Kline digs into the role of Nathan with such ferocity that it’s little surprise he would later pick up an Oscar for a slight romantic comedy (A Fish Called Wanda). There’s little humorous about Kline’s adroit performance, his hidden past and temperamental flare-ups are handled with such aplomb it causes one to regret that he got stuck in so many silly comedies in his later career even if many of those performances outshone the films in which they were housed. The film, thought, belongs to Streep. Her power and passion is undeniable. In one scene late in the film, your heart breaks with her titular choice, the utter lack of music and simple wailing of a child sending shivers through your spine and emotion down your cheek. That scene, as poignant as it is, would be nothing without her expressive countenance sharing with the audience the terror and sorrow Sophie felt at that unforgivable moment.

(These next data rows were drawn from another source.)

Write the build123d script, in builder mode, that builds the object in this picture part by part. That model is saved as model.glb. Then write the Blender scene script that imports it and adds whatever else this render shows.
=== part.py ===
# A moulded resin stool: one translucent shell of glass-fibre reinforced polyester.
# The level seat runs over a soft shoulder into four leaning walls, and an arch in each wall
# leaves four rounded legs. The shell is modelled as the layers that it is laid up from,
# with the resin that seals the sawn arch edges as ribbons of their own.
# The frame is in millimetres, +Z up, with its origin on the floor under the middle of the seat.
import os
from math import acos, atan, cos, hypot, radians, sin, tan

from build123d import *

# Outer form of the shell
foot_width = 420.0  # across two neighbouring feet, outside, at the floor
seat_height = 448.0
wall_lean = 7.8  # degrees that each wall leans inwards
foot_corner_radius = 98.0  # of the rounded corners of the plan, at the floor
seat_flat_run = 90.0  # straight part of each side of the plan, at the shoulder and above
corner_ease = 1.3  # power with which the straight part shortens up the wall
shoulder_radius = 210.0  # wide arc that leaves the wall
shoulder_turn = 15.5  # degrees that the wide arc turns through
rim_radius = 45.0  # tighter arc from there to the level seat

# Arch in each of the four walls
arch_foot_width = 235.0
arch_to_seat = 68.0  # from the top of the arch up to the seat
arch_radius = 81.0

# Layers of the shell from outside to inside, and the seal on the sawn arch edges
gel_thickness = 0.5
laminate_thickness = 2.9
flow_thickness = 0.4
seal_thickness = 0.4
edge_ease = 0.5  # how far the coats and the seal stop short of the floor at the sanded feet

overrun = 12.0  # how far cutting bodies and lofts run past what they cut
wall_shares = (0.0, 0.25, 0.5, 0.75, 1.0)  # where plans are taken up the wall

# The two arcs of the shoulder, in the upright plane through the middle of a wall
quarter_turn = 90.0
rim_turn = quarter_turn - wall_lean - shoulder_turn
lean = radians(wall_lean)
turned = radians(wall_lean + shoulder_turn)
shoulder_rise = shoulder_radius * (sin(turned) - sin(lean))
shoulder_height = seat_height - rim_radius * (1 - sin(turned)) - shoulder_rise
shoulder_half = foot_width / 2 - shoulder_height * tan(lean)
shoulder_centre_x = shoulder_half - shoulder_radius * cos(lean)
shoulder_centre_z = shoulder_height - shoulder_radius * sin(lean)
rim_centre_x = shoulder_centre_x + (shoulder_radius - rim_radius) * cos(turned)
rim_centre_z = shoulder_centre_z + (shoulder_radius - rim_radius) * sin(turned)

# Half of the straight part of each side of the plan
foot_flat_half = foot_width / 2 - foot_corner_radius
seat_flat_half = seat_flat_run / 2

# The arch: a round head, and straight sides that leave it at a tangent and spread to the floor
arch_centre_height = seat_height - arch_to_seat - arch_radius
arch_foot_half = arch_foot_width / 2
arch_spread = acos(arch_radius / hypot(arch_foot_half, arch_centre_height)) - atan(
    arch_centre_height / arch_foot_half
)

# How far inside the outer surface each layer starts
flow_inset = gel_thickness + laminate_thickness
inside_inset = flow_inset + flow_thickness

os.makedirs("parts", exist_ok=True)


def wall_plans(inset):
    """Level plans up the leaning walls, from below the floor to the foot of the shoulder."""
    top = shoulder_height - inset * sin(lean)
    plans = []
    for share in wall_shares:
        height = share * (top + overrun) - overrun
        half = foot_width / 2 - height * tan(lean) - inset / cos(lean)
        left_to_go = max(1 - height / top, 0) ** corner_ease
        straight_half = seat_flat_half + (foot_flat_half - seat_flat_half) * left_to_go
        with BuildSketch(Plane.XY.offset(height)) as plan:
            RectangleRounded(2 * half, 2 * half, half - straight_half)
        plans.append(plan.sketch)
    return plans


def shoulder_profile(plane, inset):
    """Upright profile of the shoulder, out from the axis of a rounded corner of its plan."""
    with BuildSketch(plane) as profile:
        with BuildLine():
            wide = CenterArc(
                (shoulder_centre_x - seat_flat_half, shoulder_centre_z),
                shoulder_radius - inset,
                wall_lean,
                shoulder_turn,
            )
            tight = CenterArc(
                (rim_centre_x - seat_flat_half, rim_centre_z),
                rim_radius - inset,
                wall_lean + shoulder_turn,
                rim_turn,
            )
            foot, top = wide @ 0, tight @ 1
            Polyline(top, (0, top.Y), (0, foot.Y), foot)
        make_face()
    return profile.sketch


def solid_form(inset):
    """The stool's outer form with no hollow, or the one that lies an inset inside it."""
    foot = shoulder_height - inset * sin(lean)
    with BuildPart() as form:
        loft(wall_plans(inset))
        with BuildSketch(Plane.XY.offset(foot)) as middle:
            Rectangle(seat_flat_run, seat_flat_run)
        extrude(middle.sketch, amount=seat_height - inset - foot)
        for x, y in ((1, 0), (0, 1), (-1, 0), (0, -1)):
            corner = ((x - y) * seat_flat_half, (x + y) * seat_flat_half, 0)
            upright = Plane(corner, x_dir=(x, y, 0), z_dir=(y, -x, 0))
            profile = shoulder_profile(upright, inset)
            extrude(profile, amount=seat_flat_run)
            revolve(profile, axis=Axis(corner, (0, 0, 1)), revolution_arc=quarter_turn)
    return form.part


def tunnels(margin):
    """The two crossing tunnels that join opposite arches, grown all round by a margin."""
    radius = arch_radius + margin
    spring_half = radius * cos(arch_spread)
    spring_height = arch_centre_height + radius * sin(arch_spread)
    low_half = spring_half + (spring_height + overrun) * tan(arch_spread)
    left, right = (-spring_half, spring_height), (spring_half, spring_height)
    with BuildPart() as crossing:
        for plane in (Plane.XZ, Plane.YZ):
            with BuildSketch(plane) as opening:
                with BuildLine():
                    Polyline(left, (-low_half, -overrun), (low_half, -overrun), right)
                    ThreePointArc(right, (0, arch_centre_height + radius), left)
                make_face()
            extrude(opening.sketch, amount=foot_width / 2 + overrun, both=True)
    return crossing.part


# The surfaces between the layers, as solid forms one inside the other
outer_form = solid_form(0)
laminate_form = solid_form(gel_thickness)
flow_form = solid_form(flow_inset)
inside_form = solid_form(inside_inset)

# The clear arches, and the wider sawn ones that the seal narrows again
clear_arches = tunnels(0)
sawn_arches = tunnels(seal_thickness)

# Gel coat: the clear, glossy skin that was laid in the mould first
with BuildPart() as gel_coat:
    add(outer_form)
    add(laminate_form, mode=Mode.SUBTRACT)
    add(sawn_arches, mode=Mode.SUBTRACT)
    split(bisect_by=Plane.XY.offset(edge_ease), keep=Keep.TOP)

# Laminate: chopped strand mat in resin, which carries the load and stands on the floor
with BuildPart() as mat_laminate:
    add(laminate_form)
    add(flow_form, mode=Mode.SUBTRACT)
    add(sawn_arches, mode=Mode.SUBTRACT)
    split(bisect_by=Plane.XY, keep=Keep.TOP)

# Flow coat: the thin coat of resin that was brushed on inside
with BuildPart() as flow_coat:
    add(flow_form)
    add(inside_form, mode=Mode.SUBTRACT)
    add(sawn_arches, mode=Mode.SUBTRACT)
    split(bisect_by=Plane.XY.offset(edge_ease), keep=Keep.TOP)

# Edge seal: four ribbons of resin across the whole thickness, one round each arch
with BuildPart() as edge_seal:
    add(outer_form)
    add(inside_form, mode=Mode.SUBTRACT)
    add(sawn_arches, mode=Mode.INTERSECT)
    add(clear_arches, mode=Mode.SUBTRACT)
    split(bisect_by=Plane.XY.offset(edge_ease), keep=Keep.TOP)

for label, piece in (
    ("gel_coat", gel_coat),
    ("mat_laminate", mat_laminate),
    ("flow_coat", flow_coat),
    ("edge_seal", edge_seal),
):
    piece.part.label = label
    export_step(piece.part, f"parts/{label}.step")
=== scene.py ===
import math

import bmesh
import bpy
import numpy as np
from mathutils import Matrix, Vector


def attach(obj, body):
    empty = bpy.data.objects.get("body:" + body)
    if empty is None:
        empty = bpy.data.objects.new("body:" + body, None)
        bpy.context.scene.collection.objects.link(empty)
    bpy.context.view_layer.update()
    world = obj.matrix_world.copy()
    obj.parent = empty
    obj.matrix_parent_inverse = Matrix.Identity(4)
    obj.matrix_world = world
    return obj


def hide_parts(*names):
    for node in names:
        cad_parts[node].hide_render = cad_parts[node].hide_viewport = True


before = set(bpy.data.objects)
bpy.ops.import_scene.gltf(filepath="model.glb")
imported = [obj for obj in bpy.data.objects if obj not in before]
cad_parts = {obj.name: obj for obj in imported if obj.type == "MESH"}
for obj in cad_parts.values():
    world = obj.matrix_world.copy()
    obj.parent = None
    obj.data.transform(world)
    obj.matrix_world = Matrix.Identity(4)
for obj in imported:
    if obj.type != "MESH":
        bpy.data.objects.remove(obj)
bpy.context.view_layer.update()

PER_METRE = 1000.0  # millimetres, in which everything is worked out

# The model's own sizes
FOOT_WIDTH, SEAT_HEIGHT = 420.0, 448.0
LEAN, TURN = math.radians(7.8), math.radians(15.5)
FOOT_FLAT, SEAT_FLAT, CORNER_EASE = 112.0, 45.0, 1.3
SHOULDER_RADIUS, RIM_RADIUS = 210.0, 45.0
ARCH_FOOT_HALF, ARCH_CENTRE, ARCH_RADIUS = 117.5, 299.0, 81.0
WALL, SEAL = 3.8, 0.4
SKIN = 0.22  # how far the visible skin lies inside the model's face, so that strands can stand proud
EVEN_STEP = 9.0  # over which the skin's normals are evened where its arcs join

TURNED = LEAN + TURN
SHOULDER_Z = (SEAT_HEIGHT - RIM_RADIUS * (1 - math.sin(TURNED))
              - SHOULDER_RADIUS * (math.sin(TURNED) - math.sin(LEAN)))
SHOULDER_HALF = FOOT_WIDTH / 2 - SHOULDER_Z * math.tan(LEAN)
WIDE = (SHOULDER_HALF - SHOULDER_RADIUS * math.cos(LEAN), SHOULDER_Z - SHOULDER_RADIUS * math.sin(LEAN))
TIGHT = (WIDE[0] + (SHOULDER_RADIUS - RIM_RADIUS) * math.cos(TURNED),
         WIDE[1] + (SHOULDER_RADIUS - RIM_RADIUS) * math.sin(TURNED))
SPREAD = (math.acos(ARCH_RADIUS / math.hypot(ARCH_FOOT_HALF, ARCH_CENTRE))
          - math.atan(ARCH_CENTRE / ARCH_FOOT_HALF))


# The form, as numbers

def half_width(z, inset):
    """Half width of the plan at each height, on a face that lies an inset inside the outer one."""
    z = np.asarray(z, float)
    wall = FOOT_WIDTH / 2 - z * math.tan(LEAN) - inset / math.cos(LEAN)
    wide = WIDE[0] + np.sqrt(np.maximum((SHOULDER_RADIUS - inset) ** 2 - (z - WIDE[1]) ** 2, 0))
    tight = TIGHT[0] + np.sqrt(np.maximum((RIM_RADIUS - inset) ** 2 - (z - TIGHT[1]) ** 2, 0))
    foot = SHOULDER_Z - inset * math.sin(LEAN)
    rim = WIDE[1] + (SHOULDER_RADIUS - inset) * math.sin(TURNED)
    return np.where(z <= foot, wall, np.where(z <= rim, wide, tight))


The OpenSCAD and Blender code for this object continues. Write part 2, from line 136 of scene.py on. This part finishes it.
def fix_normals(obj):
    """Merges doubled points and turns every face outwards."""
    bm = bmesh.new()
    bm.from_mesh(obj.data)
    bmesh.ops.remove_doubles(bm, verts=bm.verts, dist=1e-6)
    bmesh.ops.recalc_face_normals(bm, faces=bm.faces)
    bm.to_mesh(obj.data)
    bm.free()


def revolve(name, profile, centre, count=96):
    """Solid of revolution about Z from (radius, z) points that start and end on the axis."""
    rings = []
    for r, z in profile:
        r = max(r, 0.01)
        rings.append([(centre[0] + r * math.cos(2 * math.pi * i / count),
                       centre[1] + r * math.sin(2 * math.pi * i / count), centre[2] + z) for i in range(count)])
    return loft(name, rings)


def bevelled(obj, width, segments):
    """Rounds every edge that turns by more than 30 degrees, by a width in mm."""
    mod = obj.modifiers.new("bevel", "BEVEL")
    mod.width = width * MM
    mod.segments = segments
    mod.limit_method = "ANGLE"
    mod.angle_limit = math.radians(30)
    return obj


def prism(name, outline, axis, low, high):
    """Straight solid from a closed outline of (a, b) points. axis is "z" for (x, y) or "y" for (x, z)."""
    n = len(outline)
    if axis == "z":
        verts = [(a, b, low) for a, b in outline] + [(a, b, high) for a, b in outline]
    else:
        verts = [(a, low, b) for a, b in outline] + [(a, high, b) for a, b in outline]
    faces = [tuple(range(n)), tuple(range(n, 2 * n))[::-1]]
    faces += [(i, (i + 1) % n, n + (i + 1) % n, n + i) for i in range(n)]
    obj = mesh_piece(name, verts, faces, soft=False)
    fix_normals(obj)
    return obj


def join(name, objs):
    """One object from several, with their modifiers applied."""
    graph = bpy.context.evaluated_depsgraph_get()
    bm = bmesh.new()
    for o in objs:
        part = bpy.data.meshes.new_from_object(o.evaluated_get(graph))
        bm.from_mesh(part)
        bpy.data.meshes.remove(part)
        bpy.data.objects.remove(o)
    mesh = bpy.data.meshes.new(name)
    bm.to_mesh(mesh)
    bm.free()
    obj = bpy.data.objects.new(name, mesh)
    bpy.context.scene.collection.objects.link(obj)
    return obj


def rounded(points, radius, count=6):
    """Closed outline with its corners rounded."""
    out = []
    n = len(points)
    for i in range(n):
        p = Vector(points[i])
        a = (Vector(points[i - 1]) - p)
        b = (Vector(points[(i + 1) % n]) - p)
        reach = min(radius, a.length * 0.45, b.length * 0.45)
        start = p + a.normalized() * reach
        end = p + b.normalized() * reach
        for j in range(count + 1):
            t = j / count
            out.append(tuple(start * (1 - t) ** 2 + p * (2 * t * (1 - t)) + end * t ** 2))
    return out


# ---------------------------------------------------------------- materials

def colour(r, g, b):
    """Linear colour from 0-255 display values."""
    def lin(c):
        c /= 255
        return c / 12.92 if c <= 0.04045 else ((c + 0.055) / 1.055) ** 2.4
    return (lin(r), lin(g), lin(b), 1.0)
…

One of the film’s biggest flaws is its uneven tone. We spend so much time in the present that when we finally get the glimpses of the past, they feel tonally off. Here we have a character narrating his own life and the influence it will have on his future career and then we shift back a few decades to events that seem unnecessarily grand for such a slight production. Were it not for Streep and Kline, I don’t think the film would have fit together so beautifully. Director Alan J. Pakula knows how to compose specific scenes, but they don’t fit together perfectly, which is unfortunate for a story that feels so important.